If on a winter’s night a traveller is the great novel of reading itself: a book about the pleasure and frustration of beginning stories, about the compact between writer and reader, about forgery, translation, and the erotics of the text.
Critical Reception and Legacy
Calvino was widely admired in his lifetime; by the 1970s he was probably the most famous living Italian writer. His influence extends well beyond Italian literature: he is a founding figure of postmodern fiction alongside Borges, Nabokov, and Perec. Writers as diverse as Salman Rushdie, David Mitchell, and Ali Smith have acknowledged his impact.
Key Works
- The Path to the Spiders’ Nests (1947)
- The Cloven Viscount (1952)
- Italian Folktales (1956)
- The Baron in the Trees (1957)
- The Nonexistent Knight (1959)
- Cosmicomics (1965)
- Invisible Cities (1972)
- If on a winter’s night a traveller (1979)
- Mr Palomar (1983)
- Six Memos for the Next Millennium (1988, posthumous)
Collecting Calvino
Italian first editions published by Einaudi (Turin) are the primary targets. Calvino’s early titles appeared in Einaudi’s “I coralli” and “Supercoralli” series.
Il sentiero dei nidi di ragno (1947, Einaudi) is his most valuable first edition, both as a debut novel and as a postwar literary landmark. Copies in the original dust jacket bring $2,000–$6,000.
The Our Ancestors trilogy volumes in first edition with jackets are desirable; Il barone rampante (1957) is the most sought-after of the three. Le città invisibili (1972) and Se una notte d’inverno un viaggiatore (1979) are more common but steadily appreciating.

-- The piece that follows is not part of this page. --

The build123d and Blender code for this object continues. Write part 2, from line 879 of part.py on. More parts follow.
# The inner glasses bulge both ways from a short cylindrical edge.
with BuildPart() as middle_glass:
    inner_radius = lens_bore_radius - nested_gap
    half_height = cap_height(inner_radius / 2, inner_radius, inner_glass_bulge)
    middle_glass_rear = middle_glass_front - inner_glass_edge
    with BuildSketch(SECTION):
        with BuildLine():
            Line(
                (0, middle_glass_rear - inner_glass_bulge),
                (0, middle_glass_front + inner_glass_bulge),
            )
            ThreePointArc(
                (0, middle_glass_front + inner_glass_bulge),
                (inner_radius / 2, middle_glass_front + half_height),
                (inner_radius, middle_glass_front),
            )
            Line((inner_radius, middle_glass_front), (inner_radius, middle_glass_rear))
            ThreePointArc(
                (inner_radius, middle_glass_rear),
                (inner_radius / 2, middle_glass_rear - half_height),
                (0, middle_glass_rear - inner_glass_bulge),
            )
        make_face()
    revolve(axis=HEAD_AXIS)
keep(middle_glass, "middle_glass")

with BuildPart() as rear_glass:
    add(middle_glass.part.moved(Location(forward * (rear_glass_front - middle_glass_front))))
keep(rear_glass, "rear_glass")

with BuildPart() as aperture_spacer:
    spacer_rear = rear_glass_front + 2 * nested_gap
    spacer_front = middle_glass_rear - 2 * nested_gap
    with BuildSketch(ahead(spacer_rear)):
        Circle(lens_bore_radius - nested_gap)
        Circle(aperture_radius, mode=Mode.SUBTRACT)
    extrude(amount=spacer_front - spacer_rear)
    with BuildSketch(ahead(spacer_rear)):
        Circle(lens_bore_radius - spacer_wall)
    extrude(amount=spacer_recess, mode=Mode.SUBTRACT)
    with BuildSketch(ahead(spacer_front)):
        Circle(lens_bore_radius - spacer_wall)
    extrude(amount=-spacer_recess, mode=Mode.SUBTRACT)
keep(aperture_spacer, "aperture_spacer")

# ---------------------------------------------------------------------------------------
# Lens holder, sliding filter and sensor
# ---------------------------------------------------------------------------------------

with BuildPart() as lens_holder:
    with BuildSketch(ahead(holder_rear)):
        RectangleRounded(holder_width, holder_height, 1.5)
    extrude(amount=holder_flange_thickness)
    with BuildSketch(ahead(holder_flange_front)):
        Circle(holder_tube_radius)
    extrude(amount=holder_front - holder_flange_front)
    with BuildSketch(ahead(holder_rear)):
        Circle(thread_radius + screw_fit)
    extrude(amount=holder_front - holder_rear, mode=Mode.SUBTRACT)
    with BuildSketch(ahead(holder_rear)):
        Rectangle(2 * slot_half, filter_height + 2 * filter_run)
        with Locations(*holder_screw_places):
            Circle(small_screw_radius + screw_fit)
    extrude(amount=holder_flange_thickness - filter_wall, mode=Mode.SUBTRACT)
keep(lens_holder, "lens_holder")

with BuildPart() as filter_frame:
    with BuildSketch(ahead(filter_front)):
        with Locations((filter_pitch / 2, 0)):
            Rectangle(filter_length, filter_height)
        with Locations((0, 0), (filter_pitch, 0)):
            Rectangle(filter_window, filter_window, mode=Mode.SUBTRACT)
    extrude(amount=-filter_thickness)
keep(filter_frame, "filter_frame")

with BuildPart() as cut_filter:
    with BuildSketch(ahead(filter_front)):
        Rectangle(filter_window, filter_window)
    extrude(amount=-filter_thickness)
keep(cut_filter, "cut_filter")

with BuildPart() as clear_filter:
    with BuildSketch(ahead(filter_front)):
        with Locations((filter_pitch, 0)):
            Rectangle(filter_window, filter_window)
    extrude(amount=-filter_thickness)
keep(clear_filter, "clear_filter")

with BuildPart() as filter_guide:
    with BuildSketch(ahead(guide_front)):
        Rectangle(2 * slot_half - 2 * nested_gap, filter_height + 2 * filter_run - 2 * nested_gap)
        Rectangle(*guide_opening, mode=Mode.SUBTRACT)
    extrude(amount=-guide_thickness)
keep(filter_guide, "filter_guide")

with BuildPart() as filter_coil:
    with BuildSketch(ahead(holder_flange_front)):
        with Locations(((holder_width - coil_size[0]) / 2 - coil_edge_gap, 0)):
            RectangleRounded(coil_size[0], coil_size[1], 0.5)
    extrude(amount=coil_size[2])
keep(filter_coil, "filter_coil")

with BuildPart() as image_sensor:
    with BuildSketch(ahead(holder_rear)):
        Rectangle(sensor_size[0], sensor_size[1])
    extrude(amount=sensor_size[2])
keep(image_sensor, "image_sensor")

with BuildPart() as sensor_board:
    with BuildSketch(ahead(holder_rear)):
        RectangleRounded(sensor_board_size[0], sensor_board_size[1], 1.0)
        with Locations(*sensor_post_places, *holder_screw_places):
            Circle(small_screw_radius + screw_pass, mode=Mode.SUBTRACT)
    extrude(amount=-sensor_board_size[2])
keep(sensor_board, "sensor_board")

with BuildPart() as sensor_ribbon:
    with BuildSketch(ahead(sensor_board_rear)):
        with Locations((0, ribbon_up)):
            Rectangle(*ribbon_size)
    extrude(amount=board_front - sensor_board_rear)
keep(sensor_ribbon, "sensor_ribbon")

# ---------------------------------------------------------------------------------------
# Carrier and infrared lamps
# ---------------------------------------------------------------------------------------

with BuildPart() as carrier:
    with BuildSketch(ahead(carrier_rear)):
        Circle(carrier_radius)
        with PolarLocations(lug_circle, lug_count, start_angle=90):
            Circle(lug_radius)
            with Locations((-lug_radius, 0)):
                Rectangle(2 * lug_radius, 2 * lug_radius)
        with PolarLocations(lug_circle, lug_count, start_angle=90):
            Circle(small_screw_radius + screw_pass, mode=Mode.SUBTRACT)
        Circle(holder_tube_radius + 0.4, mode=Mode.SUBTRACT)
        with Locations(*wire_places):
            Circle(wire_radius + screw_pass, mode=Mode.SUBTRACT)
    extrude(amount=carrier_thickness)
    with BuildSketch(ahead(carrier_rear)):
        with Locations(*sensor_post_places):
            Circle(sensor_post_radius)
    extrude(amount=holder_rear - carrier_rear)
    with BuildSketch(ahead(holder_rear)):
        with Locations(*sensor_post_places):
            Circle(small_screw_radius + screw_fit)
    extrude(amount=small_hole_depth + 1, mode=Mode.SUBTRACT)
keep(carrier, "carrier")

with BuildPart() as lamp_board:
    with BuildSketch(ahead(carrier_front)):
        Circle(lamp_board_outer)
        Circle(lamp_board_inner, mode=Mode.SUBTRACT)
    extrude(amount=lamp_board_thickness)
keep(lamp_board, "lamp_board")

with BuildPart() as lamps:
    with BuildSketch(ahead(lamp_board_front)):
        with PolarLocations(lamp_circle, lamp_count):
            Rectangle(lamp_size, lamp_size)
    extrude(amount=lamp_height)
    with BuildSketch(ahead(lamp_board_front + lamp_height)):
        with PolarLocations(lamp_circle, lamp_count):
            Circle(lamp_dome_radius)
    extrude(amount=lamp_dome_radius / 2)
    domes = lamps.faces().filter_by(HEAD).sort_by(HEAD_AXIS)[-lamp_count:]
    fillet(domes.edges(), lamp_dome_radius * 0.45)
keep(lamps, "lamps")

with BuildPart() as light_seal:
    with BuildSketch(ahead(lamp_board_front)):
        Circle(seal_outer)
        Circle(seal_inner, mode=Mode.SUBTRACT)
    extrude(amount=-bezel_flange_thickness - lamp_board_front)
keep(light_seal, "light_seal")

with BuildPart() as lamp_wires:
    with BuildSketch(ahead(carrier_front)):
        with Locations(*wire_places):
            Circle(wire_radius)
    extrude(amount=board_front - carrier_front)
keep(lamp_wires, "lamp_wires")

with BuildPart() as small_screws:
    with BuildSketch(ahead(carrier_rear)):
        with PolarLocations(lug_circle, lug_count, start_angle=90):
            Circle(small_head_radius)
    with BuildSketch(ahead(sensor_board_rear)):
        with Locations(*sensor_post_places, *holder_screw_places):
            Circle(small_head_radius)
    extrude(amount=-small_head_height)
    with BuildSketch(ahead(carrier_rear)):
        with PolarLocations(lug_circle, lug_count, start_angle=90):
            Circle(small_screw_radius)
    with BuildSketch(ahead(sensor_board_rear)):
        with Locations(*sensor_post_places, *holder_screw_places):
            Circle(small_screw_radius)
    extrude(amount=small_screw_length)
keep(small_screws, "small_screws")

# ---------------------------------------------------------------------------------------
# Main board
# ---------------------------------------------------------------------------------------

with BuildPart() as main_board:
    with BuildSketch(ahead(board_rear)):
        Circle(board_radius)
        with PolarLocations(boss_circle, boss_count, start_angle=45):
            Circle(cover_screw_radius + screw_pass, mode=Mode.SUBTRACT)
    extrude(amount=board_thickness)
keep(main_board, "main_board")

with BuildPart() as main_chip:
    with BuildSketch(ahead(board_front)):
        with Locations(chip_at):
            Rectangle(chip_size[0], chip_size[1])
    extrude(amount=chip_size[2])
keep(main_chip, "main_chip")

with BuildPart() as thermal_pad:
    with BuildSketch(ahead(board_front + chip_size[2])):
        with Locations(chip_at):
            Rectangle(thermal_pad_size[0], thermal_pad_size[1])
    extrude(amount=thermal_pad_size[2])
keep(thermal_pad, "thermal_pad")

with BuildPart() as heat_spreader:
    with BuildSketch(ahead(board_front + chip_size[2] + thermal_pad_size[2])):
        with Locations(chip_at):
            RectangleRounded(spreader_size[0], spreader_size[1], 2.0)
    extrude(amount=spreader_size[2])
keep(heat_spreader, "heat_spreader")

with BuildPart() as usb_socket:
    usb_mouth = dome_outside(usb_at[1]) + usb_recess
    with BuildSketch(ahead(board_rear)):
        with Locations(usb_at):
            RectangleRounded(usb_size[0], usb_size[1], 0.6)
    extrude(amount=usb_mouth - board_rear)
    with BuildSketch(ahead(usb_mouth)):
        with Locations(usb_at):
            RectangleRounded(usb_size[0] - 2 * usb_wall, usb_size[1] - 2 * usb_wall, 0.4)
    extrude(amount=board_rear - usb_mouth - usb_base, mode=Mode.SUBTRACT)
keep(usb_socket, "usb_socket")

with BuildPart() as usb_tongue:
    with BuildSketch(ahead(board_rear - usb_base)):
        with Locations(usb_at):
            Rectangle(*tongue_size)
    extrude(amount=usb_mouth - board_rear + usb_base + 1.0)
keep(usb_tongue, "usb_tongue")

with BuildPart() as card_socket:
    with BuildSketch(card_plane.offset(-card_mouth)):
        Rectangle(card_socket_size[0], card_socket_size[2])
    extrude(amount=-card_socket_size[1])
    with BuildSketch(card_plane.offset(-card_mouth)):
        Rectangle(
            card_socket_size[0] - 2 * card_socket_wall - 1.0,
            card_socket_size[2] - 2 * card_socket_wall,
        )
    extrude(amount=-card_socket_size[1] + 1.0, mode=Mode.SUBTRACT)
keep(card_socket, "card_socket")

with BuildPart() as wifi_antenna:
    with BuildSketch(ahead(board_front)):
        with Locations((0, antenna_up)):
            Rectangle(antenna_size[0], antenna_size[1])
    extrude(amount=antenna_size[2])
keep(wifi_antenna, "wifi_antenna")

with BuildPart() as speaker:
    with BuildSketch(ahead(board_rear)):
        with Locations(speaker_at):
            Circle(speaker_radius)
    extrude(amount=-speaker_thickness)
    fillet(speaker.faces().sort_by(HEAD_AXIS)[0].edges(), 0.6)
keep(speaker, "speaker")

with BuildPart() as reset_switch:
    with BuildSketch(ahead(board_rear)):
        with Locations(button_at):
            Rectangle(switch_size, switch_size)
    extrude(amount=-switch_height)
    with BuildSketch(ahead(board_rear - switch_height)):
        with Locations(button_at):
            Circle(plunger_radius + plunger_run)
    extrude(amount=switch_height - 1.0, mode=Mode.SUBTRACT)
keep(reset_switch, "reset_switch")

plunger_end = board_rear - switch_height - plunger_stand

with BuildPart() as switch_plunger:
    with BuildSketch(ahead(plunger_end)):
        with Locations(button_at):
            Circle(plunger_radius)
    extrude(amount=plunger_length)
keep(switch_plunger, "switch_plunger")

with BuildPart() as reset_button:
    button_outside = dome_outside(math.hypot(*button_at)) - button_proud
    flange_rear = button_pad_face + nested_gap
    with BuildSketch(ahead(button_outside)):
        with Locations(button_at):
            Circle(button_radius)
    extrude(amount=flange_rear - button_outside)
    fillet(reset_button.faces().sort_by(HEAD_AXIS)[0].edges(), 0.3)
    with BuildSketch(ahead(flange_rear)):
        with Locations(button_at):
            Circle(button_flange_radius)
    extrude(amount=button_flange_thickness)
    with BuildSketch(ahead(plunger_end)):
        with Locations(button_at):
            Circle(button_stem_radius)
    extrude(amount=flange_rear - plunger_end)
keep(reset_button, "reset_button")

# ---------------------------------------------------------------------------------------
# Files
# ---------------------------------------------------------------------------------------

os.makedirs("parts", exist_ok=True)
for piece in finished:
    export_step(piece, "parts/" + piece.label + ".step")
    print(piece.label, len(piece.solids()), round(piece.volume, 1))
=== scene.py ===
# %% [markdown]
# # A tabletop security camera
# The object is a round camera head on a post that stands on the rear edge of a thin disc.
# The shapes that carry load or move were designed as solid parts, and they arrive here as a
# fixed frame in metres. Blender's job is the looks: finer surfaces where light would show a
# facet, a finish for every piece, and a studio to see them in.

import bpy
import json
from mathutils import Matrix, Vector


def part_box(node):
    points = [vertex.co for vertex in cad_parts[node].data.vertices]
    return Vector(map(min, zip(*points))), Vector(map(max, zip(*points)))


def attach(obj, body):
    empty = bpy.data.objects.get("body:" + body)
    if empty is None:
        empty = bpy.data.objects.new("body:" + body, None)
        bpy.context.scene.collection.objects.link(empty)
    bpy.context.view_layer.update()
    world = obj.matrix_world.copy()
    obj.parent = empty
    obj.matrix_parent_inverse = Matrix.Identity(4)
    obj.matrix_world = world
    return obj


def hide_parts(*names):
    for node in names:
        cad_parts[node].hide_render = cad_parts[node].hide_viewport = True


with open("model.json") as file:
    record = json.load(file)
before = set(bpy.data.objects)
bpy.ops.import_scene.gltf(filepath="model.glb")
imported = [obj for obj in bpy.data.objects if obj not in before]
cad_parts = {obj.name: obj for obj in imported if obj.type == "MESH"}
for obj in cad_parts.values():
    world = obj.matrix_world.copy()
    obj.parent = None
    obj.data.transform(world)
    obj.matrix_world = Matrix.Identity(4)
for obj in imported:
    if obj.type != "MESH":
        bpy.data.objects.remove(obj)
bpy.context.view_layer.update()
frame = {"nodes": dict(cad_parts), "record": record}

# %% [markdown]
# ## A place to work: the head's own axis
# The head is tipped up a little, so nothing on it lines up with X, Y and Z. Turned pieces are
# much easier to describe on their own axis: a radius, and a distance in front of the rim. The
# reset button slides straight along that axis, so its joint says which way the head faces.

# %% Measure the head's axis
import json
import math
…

English translations by William Weaver and Archibald Colquhoun, published by Harcourt Brace Jovanovich and Secker & Warburg, are the secondary market. Signed Calvino material is scarce — he was not a prolific signer — and commands a premium when it appears. The posthumous Six Memos for the Next Millennium is widely available and inexpensive, but the Italian first edition (Garzanti, 1988) is a desirable modern collectible.